To summarize, this command takes the premdb_replicated database out of HOT_STANDBY mode and allows you to start using this database for read and write operations. When the ybwest appliance comes back online, replication will proceed in the reverse direction so that the premdb database receives changes from premdb_replicated and can "catch up." For more details about what happens in the background when you run the PROMOTE command, see Fail Over With or Without Data Loss.

The PROMOTE command starts replication in the reverse direction; you do not have to run a START command.

Fail Over With or Without Data Loss

The PROMOTE command operates in two modes:

If you use the PROMOTE option (without data loss, as described in the previous section), the command tries to force replication from the primary to the secondary and rolls back the source database to a known good rollback point for both databases. If the database on the primary system cannot be reached when the PROMOTE command is run, the system returns an error. In this case, you can run the command again, using the PROMOTE WITH DATA LOSS option.

When you use the PROMOTE WITH DATA LOSS option, the command does not try to force replication from the primary to the secondary. Whatever differences in data existed between the two databases at the time of running the command will exist when replication is reversed. Data written to the primary may be lost because it was not replicated.
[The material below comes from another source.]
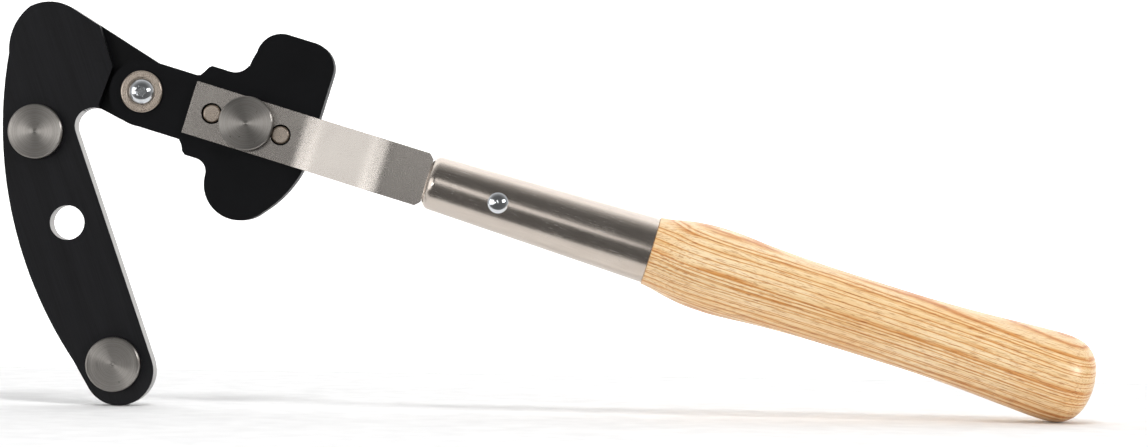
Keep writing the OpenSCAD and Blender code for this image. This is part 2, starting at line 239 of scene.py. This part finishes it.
# %% [markdown]
# ## Turned stainless steel
# A lathe leaves rings round the centre. Light then gathers in rays from the middle of the disc,
# because each ring is smooth along its length and rough across it. The shader's tangent points
# away from the disc's axis, so that the rough direction crosses the rings. Dings are specks of
# a second noise. Each screw has its own centre, so each gets its own copy of the finish.

# %% Turned stainless steel
def turned_steel(name, centre, seed):
    material, tree, bsdf = finish(name, Metallic=1.0, Roughness=0.36, Anisotropic=0.78)
    place = add(tree, "ShaderNodeTexCoord")
    away = add(tree, "ShaderNodeVectorMath", {"operation": "SUBTRACT", 1: tuple(centre)},
               {0: place.outputs["Object"]})
    flat = add(tree, "ShaderNodeVectorMath", {"operation": "MULTIPLY", 1: (1, 1, 0)}, {0: away.outputs[0]})
    radius = add(tree, "ShaderNodeVectorMath", {"operation": "LENGTH"}, {0: flat.outputs[0]})
    tangent = add(tree, "ShaderNodeVectorMath", {"operation": "NORMALIZE"}, {0: flat.outputs[0]})
    tree.links.new(tangent.outputs[0], bsdf.inputs["Tangent"])
    rings = add(tree, "ShaderNodeTexNoise",
                {"noise_dimensions": "1D", "Scale": 3400.0, "Detail": 3.0, "Roughness": 0.7},
                {"W": radius.outputs["Value"]})
    broad = add(tree, "ShaderNodeTexNoise", {"noise_dimensions": "1D", "Scale": 420.0, "Detail": 2.0},
                {"W": radius.outputs["Value"]})
    specks = add(tree, "ShaderNodeTexNoise",
                 {"noise_dimensions": "4D", "W": seed, "Scale": 330.0, "Detail": 2.0},
                 {"Vector": place.outputs["Object"]})
    ding = stops(add(tree, "ShaderNodeValToRGB", {}, {"Fac": specks.outputs["Fac"]}),
                 (0.69, grey(1.0)), (0.74, grey(0.32)))
    colour = stops(add(tree, "ShaderNodeValToRGB", {}, {"Fac": rings.outputs["Fac"]}),
                   (0.3, linear("#7C7874")), (0.7, linear("#ABA7A2")))
    tint = add(tree, "ShaderNodeMix", {"data_type": "RGBA", "blend_type": "MULTIPLY", "Factor": 1.0},
               {6: colour.outputs["Color"], 7: ding.outputs["Color"]})
    tree.links.new(tint.outputs[2], bsdf.inputs["Base Color"])
    dull = add(tree, "ShaderNodeMapRange",
               {"From Min": 0.3, "From Max": 0.7, "To Min": 0.29, "To Max": 0.43},
               {"Value": broad.outputs["Fac"]})
    tree.links.new(dull.outputs[0], bsdf.inputs["Roughness"])
    bump = add(tree, "ShaderNodeBump", {"Strength": 0.3, "Distance": 0.00003},
               {"Height": rings.outputs["Fac"]})
    tree.links.new(bump.outputs[0], bsdf.inputs["Normal"])
    return material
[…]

The following diagrams illustrate what happens in the background when you run the PROMOTE command. The first diagram shows the first case (without data loss):

The second diagram shows what happens when PROMOTE WITH DATA LOSS is used.

The main difference is that replication is not forced when the secondary system is promoted, meaning that data that was waiting to be replicated may be lost. The primary system is rolled back to the last backup point that the two systems shared.

Consider the following example, which describes a failover scenario where data committed to the primary system has not yet been replicated, and the primary system is not responsive (System A = primary, System B = secondary):

  1. System A replicates successfully to B for several cycles.
  2. Tables t1 through t100 are in sync on both systems. Tables t1 through t99 are fully loaded, but t100 is empty on both systems.
  3. During loading of table t100, System A becomes unresponsive and requires maintenance. 50 million rows were committed to t100 before the failure.
  4. A failover to System B is initiated. PROMOTE...WITH DATA LOSS is run; there can be no attempt to replicate the last set of changes from A to B; 50 million rows in t100 are effectively lost.
  5. A full load of 100 million rows into t100 is started and completed on B.
  6. System A is repaired and brought back online.
  7. Replication starts in the reverse direction from B to A. All 100 million rows in t100 must be streamed to B from A.
Consider the same scenario without data loss: in this case System A is responsive after the failure occurs, so a replication cycle is feasible as part of the failover operation:
  1. Replication is forced, and both systems have 50 million rows in t100 when B is promoted.
  2. The remaining 50 million rows are loaded into t100 on System B.
  3. System A is repaired and brought back online.
  4. Replication starts in the reverse direction from B to A. 50 million rows in t100 are replicated.

When You Are Ready, Fail Back

When you are ready, you can revert to the original replication setup, from ybwest to ybeast. All you need to do is run a PROMOTE command that fails back to the primary system.

On the primary system, ybwest, run the following command from a database other than premdb:

yellowbrick=# alter database premdb alter replica premdb_replica promote;

READONLY Mode for Source Databases On Restart

A source database for replication typically accepts all read and write transactions. However, if the system goes down or has to be restarted, source databases are temporarily placed in READONLY mode. After the restart, there will be a short delay before the source database accepts all transactions and replication cycles can resume. The same behavior occurs after an upgrade.

This behavior protects the two systems in the replication topology while a number of validation checks are performed. The system verifies that the database has a replica in RUNNING state and that the target system can receive replication traffic. When these conditions are met, the source database is taken out of READONLY mode and replication can resume.

You can query the sys.database view or use the ybsql \l command to check the current state of your databases. The sys.database view has a readonly_reason column that indicates why the database was placed in READONLY mode.